Martigné-Ferchaud (/fr/; Marzhinieg-Houarnruz; Gallo: Marteinyaé-Fèrchaud) is a commune in the Ille-et-Vilaine department of Brittany in northwestern France.

==Etymology==
The name "Martigné" is thought to date from the Gallo-Roman period, the place being named after the first Roman governor of the area, known to have been named Martinus. The place-name was recorded in 1218 as Martigneum. The origin of the second part of the name is less clear. In French fer chaud means hot iron, and the two most likely origins are the practice of shoeing horses with hot iron and the local iron working industry.

==Geography==
The town lies in the middle of the commune, on the left bank of the River Semnon, which flows westwards through the commune.

==History==
In ancient times the town was part of the Riedones, one of the five Breton federations. Following the Roman invasion of 56 BC, it became part of the Province of Lyonnaise, under Governor Martinus.

Situated on the Roman road from Angers to Rennes, it was a main crossing point on the Semnon. It is believed to have had a small Roman garrison due to its strategic position as a river crossing and as a centre for arms manufacture. The Roman legions withdrew from Gaul in 410AD.

During the feudal period, justice was administered by the local lord, who was required to give service to his sovereign.
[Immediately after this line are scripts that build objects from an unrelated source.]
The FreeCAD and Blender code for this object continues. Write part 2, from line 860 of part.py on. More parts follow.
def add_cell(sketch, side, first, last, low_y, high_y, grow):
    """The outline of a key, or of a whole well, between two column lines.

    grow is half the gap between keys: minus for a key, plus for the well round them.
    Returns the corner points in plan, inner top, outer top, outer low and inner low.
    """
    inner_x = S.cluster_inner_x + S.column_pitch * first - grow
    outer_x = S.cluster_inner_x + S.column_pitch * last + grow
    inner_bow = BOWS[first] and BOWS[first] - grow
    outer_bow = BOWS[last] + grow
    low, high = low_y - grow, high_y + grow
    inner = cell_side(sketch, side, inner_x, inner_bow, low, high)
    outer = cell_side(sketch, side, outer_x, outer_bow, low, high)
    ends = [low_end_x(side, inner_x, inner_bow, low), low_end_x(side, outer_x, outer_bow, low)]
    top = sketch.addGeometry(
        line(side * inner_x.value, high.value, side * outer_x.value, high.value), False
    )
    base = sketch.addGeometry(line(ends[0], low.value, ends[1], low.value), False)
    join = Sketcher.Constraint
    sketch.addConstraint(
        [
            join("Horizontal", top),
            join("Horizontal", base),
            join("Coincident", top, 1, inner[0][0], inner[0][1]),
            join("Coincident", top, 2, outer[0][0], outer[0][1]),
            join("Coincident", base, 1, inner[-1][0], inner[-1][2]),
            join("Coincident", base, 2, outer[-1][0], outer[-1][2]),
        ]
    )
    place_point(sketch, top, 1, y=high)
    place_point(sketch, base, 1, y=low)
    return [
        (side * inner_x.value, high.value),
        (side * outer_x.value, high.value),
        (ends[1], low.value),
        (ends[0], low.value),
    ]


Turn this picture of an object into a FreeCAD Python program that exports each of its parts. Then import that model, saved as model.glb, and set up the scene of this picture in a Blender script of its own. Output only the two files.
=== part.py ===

The service required of the lord of Martigné Ferchaud was two horsemen fully equipped, while that of Vitre was five men-at-arms.

The lord of Martigne had the right of High Justice, including capital crime. Martigné Ferchaud was one of the larger country towns in the region and was subject to the barony of Vitre. The title became associated by marriage with that of Chateaubriant in the 11th century.

Though predominantly an area of agriculture, metal smelting and working continued in Martigné from Roman times until the early 20th century.

==Population==
Inhabitants of Martigné-Ferchaud are called Martignolais in French.